The Quakers will try to stay out of the Ivy League cellar with games at Brown and Yale (5-14, 3-3 Ivy) tonight and tomorrow, respectively.

Tonight's contest will likely be a defensive struggle between two teams that combine for fewer than 100 points per game.

"Every game right now should have a lot of intensity because at this point it's for pride and for developing our team," junior forward Carrie Biemer said. "But since [Brown is] in the same boat as us, it might give us a little more confidence because we know that they haven't won either."

The Bears have shot a mediocre 30 percent from the field on the season and an even-worse 22 percent from beyond the arc, but their strengths lie on the inside and the offensive glass.

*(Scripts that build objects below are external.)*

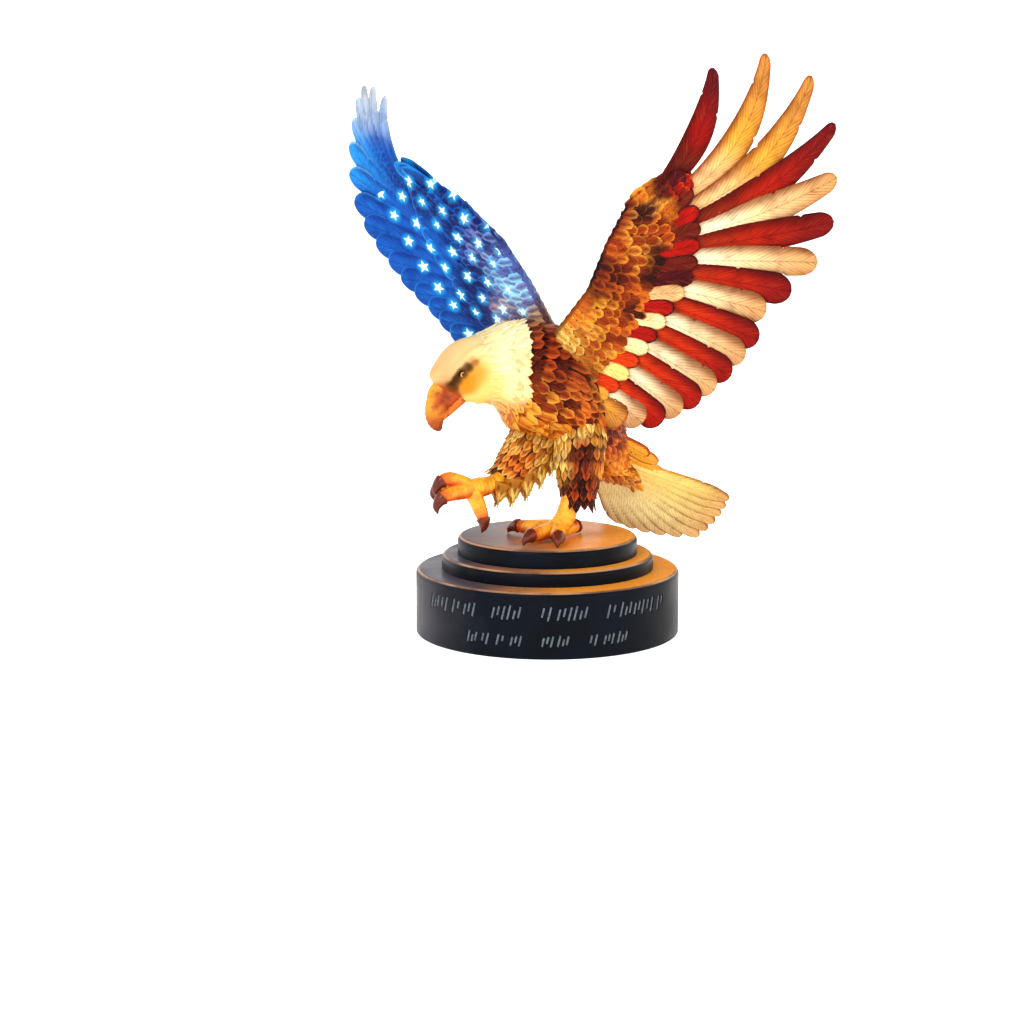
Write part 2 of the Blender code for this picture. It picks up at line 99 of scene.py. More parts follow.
UPPER_BEAK = (
    ((-43.5, -26.0, 125.5), 6.0, 7.0),
    ((-49.4, -27.8, 120.8), 5.3, 7.4),
    ((-52.6, -28.8, 115.7), 4.3, 6.0),
    ((-53.7, -29.3, 110.7), 3.2, 4.8),
    ((-52.8, -29.4, 106.5), 2.1, 3.4),
    ((-51.4, -29.2, 103.8), 0.9, 1.2),
)
LOWER_BEAK = (
    ((-40.5, -25.2, 120.4), 5.0, 3.4),
    ((-45.2, -26.7, 115.6), 4.2, 2.8),
    ((-48.5, -27.8, 111.8), 2.8, 2.0),
    ((-50.1, -28.2, 109.0), 1.1, 0.9),
)
LEFT_THIGH = (
    ((13.5, -3.0, 110.0), 10.0, 10.0),
    ((15.6, -7.0, 100.0), 12.6, 12.2),
    ((15.6, -9.0, 89.0), 12.4, 11.8),
    ((15.2, -10.0, 78.0), 10.8, 10.4),
    ((15.0, -10.5, 68.5), 8.2, 8.2),
)
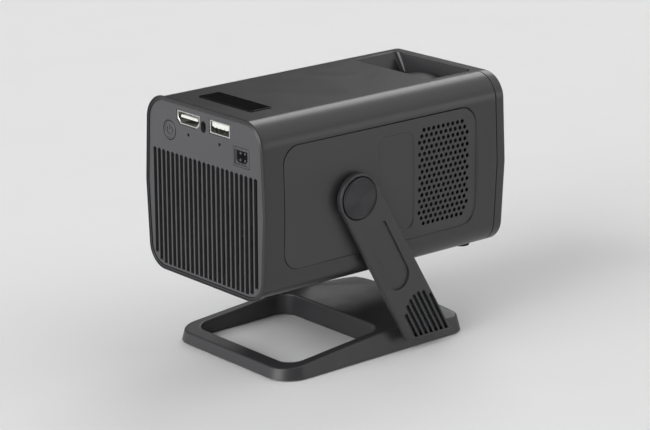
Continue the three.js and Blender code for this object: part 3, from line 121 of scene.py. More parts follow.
class ProjectorColours(bpy.types.PropertyGroup):
    """Colours of the visible pieces"""

    shell: colour("Shell", "Moulded body shell and bezel", "#2a2a2c")
    panel: colour("Side panels", "Moulded side panels", "#343436")
    # Lighter than the side panels: painted light from the lamp behind the rear face
    rear: colour("Rear panel", "Moulded rear panel, power inlet and power button", "#454547")
    stand: colour("Stand", "Arms and base", "#333335")
    gloss: colour("Gloss black", "Name plate, front panel and remote window", "#070708")
    black: colour("Black plastic", "Lens parts, fan and speakers", "#0b0b0c")
    rubber: colour("Rubber", "Feet and washers", "#1d1d1d")
    nickel: colour("Plated steel", "Socket shells, contacts and pivot plates", "#c9c9c6")
    cap: colour("Spun metal", "Hub caps, pins and screws", "#424244")
    aluminium: colour("Aluminium", "Heat sink and reflector", "#b4b7ba")
    board: colour("Circuit board", "Main board", "#1f4a33")
    white: colour("White plastic", "Socket tongues and lamp board", "#dcdcd6")
    phosphor: colour("Phosphor", "Lamp emitter", "#e3c64a")
    lcd: colour("Screen glass", "Picture panel", "#20242c")
    floor: colour("Floor", "Pale studio floor", "#f4f4f4")


# Outlines
def arc(u, v, radius, start, end, steps):
    angles = [start + (end - start) * i / steps for i in range(steps + 1)]
    return [(u + radius * math.cos(a), v + radius * math.sin(a)) for a in angles]


def circle(u, v, radius, sides):
    return arc(u, v, radius, 0, TURN * (sides - 1) / sides, sides - 1)


def quarter_round(radius, steps):
    """(forward, inward) pairs of a quarter circle from its flank to its face"""
    angles = [QUARTER * i / steps for i in range(steps + 1)]
    return [(radius * math.sin(a), radius * (1 - math.cos(a))) for a in angles]


def rounded_end(end, edge, steps):
    """(depth, inset) levels of a rounded edge that ends at a depth"""
    return [(end - edge + forward, inward) for forward, inward in quarter_round(edge, steps)]


def between(start, end, share):
    return tuple(a + (b - a) * share for a, b in zip(start, end))


def rounded_box(u0, u1, v0, v1, radius, steps, side_steps=1, grow=0):
    """Anticlockwise outline, moved out by grow; radius is one number, or four from the lower right corner on"""
    radii = [r + grow for r in (radius if isinstance(radius, tuple) else (radius,) * 4)]
    u0, u1, v0, v1 = u0 - grow, u1 + grow, v0 - grow, v1 + grow
    corners = [
        arc(u1 - radii[0], v0 + radii[0], radii[0], -QUARTER, 0, steps),
        arc(u1 - radii[1], v1 - radii[1], radii[1], 0, QUARTER, steps),
        arc(u0 + radii[2], v1 - radii[2], radii[2], QUARTER, 2 * QUARTER, steps),
        arc(u0 + radii[3], v0 + radii[3], radii[3], 2 * QUARTER, 3 * QUARTER, steps),
    ]
    points = []
    for i, corner in enumerate(corners):
        following = corners[(i + 1) % 4][0]
        points += corner + [between(corner[-1], following, k / side_steps) for k in range(1, side_steps)]
    return points


def bevelled_box(u0, u1, v0, v1, bevel):
    """A box with its two lower corners cut off"""
    return [(u0 + bevel, v0), (u1 - bevel, v0), (u1, v0 + bevel), (u1, v1), (u0, v1), (u0, v0 + bevel)]


# The crease halfway up the sides of the body, slightly soft
CREASE_Z = AXIS_Z
CREASE_SOFTNESS = 0.9 * MM
CREASE_HEIGHTS = [CREASE_Z + CREASE_SOFTNESS * share for share in (-3, -1, -0.5, 0, 0.5, 1, 3)]


def crease_offset(sizes, z):
    """How far a side stands out past its corners at height z"""
    low = BOTTOM_Z + sizes.bottom_radius
    high = TOP_Z - sizes.top_radius
    reach = CREASE_Z - low if z < CREASE_Z else high - CREASE_Z
    away = abs(z - CREASE_Z)
    if away < CREASE_SOFTNESS:
        away = CREASE_SOFTNESS / 2 + away * away / (2 * CREASE_SOFTNESS)
    return sizes.crease_rise * max(0, 1 - away / reach)


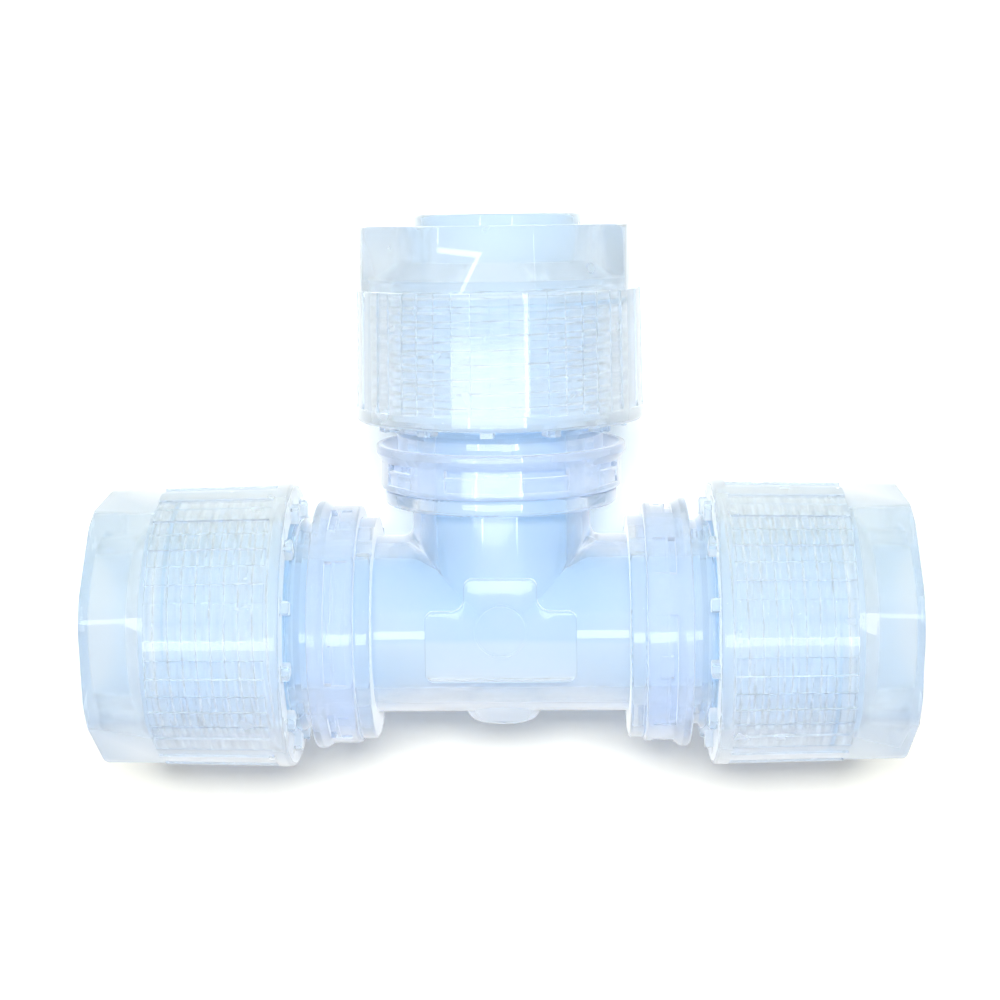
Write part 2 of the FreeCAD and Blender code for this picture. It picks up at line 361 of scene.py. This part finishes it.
def new_group(name, inputs, outputs):
    """An empty node group with its sockets, and its input and output nodes."""
    group = bpy.data.node_groups.new(name, "ShaderNodeTree")
    for label, kind, value in inputs:
        socket = group.interface.new_socket(label, in_out="INPUT", socket_type=kind)
        socket.default_value = value
    for label, kind in outputs:
        group.interface.new_socket(label, in_out="OUTPUT", socket_type=kind)
    given = add_node(group, "NodeGroupInput", (-700, 0))
    result = add_node(group, "NodeGroupOutput", (700, 0))
    return group, given, result


def between(node, first, last, low=0.0, high=1.0):
    """Set a Map Range node to go from low at the first value to high at the last."""
    node.inputs["From Min"].default_value = first
    node.inputs["From Max"].default_value = last
    node.inputs["To Min"].default_value = low
    node.inputs["To Max"].default_value = high


def cloud_group():
    """Slow clouds in the tint of the skin, and the deeper tint of the walls that face inward."""
    group, given, result = new_group(
        "Milky Clouds",
        [
            ("Skin", "NodeSocketColor", (1, 1, 1, 1)),
            ("Clouds", "NodeSocketColor", (0.9, 0.95, 1, 1)),
            ("Inside", "NodeSocketColor", (0.8, 0.9, 1, 1)),
            ("End", "NodeSocketColor", (0.8, 0.9, 1, 1)),
            ("Scale", "NodeSocketFloat", 40.0),
        ],
        [("Colour", "NodeSocketColor")],
    )
    place = add_node(group, "ShaderNodeTexCoord", (-700, -250))
    noise = add_node(group, "ShaderNodeTexNoise", (-450, -100), Detail=0.0)
    spread = add_node(group, "ShaderNodeMapRange", (-200, -100))
    between(spread, 0.35, 0.65)
    clouded = add_node(group, "ShaderNodeMix", (0, 0), data_type="RGBA")
    wall = add_node(group, "ShaderNodeAttribute", (-200, -400), attribute_name="inside")
    mix = add_node(group, "ShaderNodeMix", (250, 0), data_type="RGBA")
    outer = add_node(group, "ShaderNodeAttribute", (250, -300), attribute_name="outer_end")
    last = add_node(group, "ShaderNodeMix", (500, 0), data_type="RGBA")
    link = group.links.new
    link(place.outputs["Object"], noise.inputs["Vector"])
    link(given.outputs["Scale"], noise.inputs["Scale"])
    link(noise.outputs["Fac"], spread.inputs["Value"])
    link(spread.outputs["Result"], clouded.inputs["Factor"])
    link(given.outputs["Skin"], clouded.inputs["A"])
    link(given.outputs["Clouds"], clouded.inputs["B"])
    link(wall.outputs["Fac"], mix.inputs["Factor"])
    link(clouded.outputs["Result"], mix.inputs["A"])
    link(given.outputs["Inside"], mix.inputs["B"])
    link(outer.outputs["Fac"], last.inputs["Factor"])
    link(mix.outputs["Result"], last.inputs["A"])
    link(given.outputs["End"], last.inputs["B"])
    link(last.outputs["Result"], result.inputs["Colour"])


def skin_group():
    """Fine unevenness of a moulded skin: how rough it is and how high it stands."""
    group, given, result = new_group(
        "Moulded Skin",
        [
            ("Roughness", "NodeSocketFloat", 0.2),
            ("Spread", "NodeSocketFloat", 0.05),
            ("Inside", "NodeSocketFloat", 0.35),
            ("Gloss", "NodeSocketFloat", 1.0),
            ("Matt End", "NodeSocketFloat", 0.0),
            ("Scale", "NodeSocketFloat", 300.0),
        ],
        [
            ("Roughness", "NodeSocketFloat"),
            ("Gloss", "NodeSocketFloat"),
            ("Height", "NodeSocketFloat"),
        ],
    )
    place = add_node(group, "ShaderNodeTexCoord", (-700, -250))
    noise = add_node(group, "ShaderNodeTexNoise", (-450, -100), Detail=0.0)
    centred = add_node(group, "ShaderNodeMath", (-200, -100), operation="SUBTRACT")
    centred.inputs[1].default_value = 0.5
    offset = add_node(group, "ShaderNodeMath", (0, 0), operation="MULTIPLY_ADD")
    link = group.links.new
    link(place.outputs["Object"], noise.inputs["Vector"])
    link(given.outputs["Scale"], noise.inputs["Scale"])
    link(noise.outputs["Fac"], centred.inputs[0])
    link(centred.outputs["Value"], offset.inputs[0])
    link(given.outputs["Spread"], offset.inputs[1])
    link(given.outputs["Roughness"], offset.inputs[2])
    wall = add_node(group, "ShaderNodeAttribute", (-400, -400), attribute_name="inside")
    outer = add_node(group, "ShaderNodeAttribute", (-400, -600), attribute_name="outer_end")
    end = add_node(group, "ShaderNodeMath", (-200, -600), operation="MULTIPLY")
    matt = add_node(group, "ShaderNodeMath", (0, -400), operation="MAXIMUM")
    link(outer.outputs["Fac"], end.inputs[0])
    link(given.outputs["Matt End"], end.inputs[1])
    link(wall.outputs["Fac"], matt.inputs[0])
    link(end.outputs["Value"], matt.inputs[1])
    rough = add_node(group, "ShaderNodeMix", (250, 0), data_type="FLOAT")
    gloss = add_node(group, "ShaderNodeMix", (250, -300), data_type="FLOAT")
    gloss.inputs["B"].default_value = 0.0
    link(matt.outputs["Value"], rough.inputs["Factor"])
    link(offset.outputs["Value"], rough.inputs["A"])
    link(given.outputs["Inside"], rough.inputs["B"])
    link(matt.outputs["Value"], gloss.inputs["Factor"])
    link(given.outputs["Gloss"], gloss.inputs["A"])
    link(rough.outputs["Result"], result.inputs["Roughness"])
    link(gloss.outputs["Result"], result.inputs["Gloss"])
    link(noise.outputs["Fac"], result.inputs["Height"])


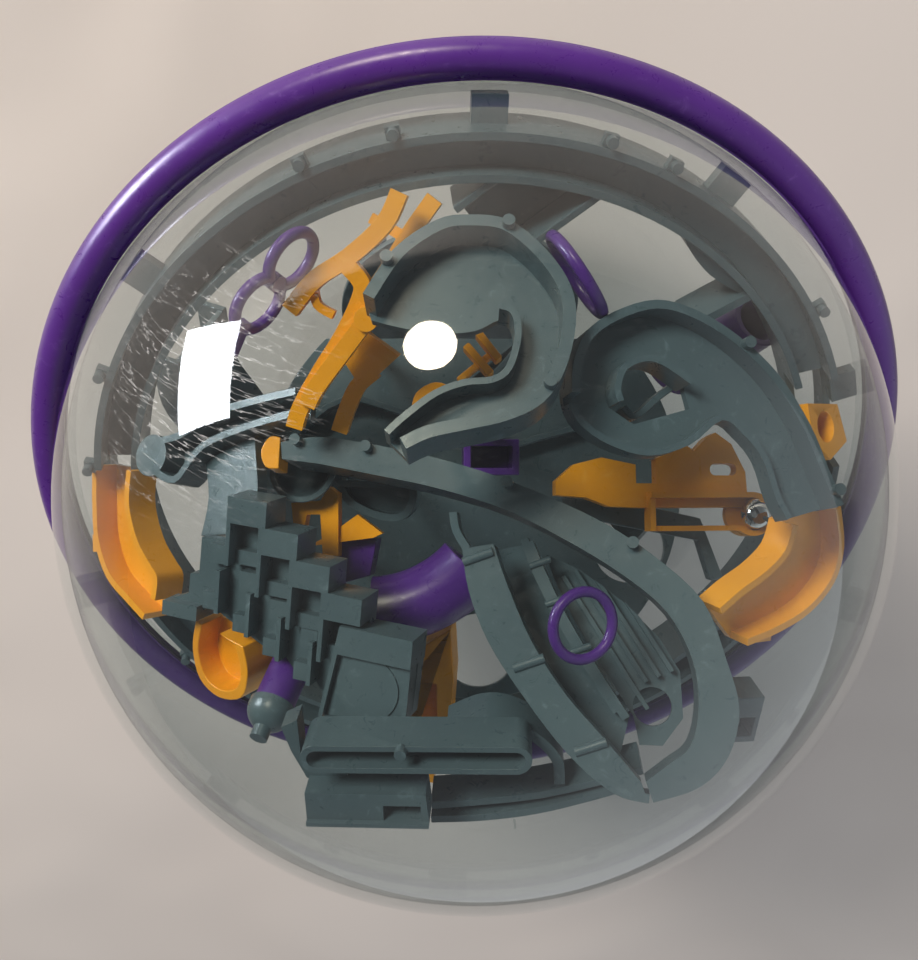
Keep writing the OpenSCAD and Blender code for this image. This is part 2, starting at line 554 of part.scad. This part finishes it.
// Posts that tie the maze to the equator channel and to each other
POSTS = [
  [[2.4, 18.8, -29.1], [0.2, 12.7, 68.9]],       // deck to left scroll
  [[-39, -30.2, -29.1], [-29.3, -21.3, 41.9]],   // deck to step block
  [[33.4, 4.1, -29.1], [25.7, 3.8, 26.2]],       // deck to ball run
  [[-27.6, 38.4, -29.1], [-20.8, 28.4, 44.1]],   // deck to lower rail
  [[-8.4, 22.7, -22.9], [-7.2, 18.1, 35.6]],     // deck to cam
  [[-31.4, -18.8, -29.1], [-26.5, -15.1, 16.2]], // deck to purple wedge
  [[-24.9, 5.2, -29.1], [-19.9, 4.6, 31.2]],     // deck to loop
  [[-5.8, -19.3, -29.1], [-5.4, -15.5, 16.7]],   // deck to bent tube
  [[-20.2, 36.9, -42.8], [-19.5, 35.4, -31.1]],  // rear spiral to deck
  [[14.3, 37.2, -45.8], [13.4, 35.4, -31.1]],    // rear spiral to deck
  [[-40.5, -31.6, -40.1], [-39.3, -30.5, -31.1]], // rear chute to deck
  [[35.6, 4.2, -44.4], [33.7, 4.1, -31.1]],      // rear steps to deck
  [[9.2, 62.4, -3.3], [7.4, 54, 29.5]],          // rear spiral to cross channel
  [[7, 51.9, 37.7], [5.9, 46.5, 59.3]],          // cross channel to left scroll
  [[51, 37.5, -22.3], [34.4, 26.7, 55.9]],       // rear cup to right scroll
  [[58.1, 33.6, 6.3], [45.3, 27, 53.5]],         // purple bucket to right scroll
  [[-60, 18.8, -20.7], [-48.9, 15.6, 28.9]],     // rear ramp to grey funnel
  [[-7.1, 17.6, 41.3], [-6.6, 15.4, 68.5]],      // cam to left scroll
  [[25.2, -52.7, 48.6], [24.4, -51.1, 53.8]],    // long arc to loop
  [[-35.6, -57.7, -32.5], [-26.8, -41.3, 39.8]], // equator to step block
  [[-65.4, -38.9, -12.8], [-56.4, -32.9, 22.8]], // equator to spoon cup
  [[45.6, -50, -32.9], [32.6, -36.2, 37.2]],     // equator to ribbed plate
  [[59.4, -37.4, -26.2], [41.7, -26.1, 47]],     // equator to loop
  [[3.2, -63.4, -40.2], [1.2, -43.2, 43.3]],     // equator to race arc
  [[-12.7, -63.2, -39.3], [-11.3, -53.3, 1.4]],  // equator to drop chute
  [[77.8, -9.8, -2.9], [64.3, -7.7, 36.1]],      // equator to right chute
  [[-81.8, -16.2, 2], [-79.5, -15.7, 8.3]]       // equator to left chute
];
POST_GAP = 0.15;
module maze_posts() color(GREY) for (p = POSTS) aim(p) translate([0, 0, POST_GAP])
  cylinder(d = post_d, h = norm(p[1] - p[0]) - 2 * POST_GAP, $fn = ROUND);

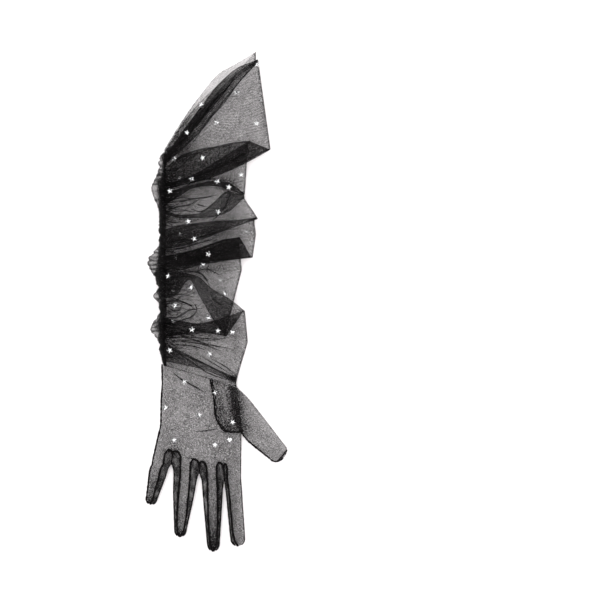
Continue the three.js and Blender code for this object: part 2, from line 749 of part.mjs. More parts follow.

That may be a favorable match-up for Penn, which has struggled with perimeter defense. The Red and Blue's opponents have shot 39.5 percent from three-point range but only a marginally higher 41.2 percent on two-point field goals.

"Anybody that shoots 30 percent as a team on a regular basis, you hope they continue to do that," Knapp said. "But we've got to keep them off the boards. They're athletic [and] they hustle. We can't give them lay-ups and second shots."

Biemer and Knapp both cited team rebounding as a key area that needs improvement.

"We improved a lot right before Ivies started and were out-rebounding all our opponents," Biemer said. "But then in the last five games, we've only out-rebounded our opponent once, so I think we need to bring that back a little bit."

Following tonight's game, Penn heads to New Haven, Conn., for a Saturday matchup against Yale.

The Bulldogs have a lower field goal percentage than Penn, but score nearly 10 more points per game thanks to its free throw shooting. The Bulldogs average over 20 trips to the line, where they shoot 72.2 percent.

Melissa Colborne, Yale's leading scorer at 15.1 points per game, has made 104 free throws during the season - only 57 fewer than Penn has as a team.

Free-throw disparity may be a key to the game, as the Quakers have a penchant for getting into foul trouble and providing their opponents too many opportunities at the line.

Despite the prolonged losing streak, Knapp bristled at the characterization of his team as desperate for a win.

"It doesn't matter whether it's Yale, Brown, Harvard [or] Dartmouth," Knapp said. "We're capable of beating any of these teams and they're capable of beating us."